I also agree that we’ve wandered away from the OP (har har).
An issue that seems to have slipped past everybody while you’ve been arguing about the difference between probability 1 and certainty, is that the answer to the original post doesn’t depend on the grid being 20x20 or even on it being finite in size. The probability of reaching any specified point on a plane grid of infinite size is 1.
What’s possibly more surprising when you first start to think about random walks is that, while that’s true for walks along lines and across planes, it’s not true for random walks in an infinite 3-D space. For instance, the probability of returning to your starting point for a random walk on an infinite 3-D cubical lattice is only about 0.35. Such walks in different dimensions are very important in some areas of maths and physics and such differences can be crucial.
An accessable introduction to the subject is the pair of Martin Gardner columns reprinted in his Mathematical Circus.
bonzer: quite true. I still remember the lecture where my professor proved this fact for all dimensions higher than 1. That class could’ve gotten its own pit thread had I been here while taking it.

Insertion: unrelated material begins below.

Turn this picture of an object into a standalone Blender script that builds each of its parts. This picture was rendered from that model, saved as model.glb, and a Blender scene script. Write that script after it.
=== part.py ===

One other thing might be worth pointing out. The fact that a walk will hit every point in the plane is dependent on the walk being infinite. If the walk is finite, the probability that it will hit a given point approaches 1 as the walk increases in length.
bonzer:
I think you misread the OP (hell, I also misread it the first time around), it’s not quite the standard random walk. I’m really not trying to be picky here, but I wanted to point this out so ultrafilter in particular (cool name) doesn’t misread it as well and end up modeling the wrong problem by accident.
From the OP:
So, trivially, if we’re on an infinite plane, the probability of hitting any point is not one. There’s a probability of one that the robot will hit any point on the robot’s forward path, but, since an infinite plane has no edge for the robot to change its direction, obviously the probability the robot will hit any other point is zero.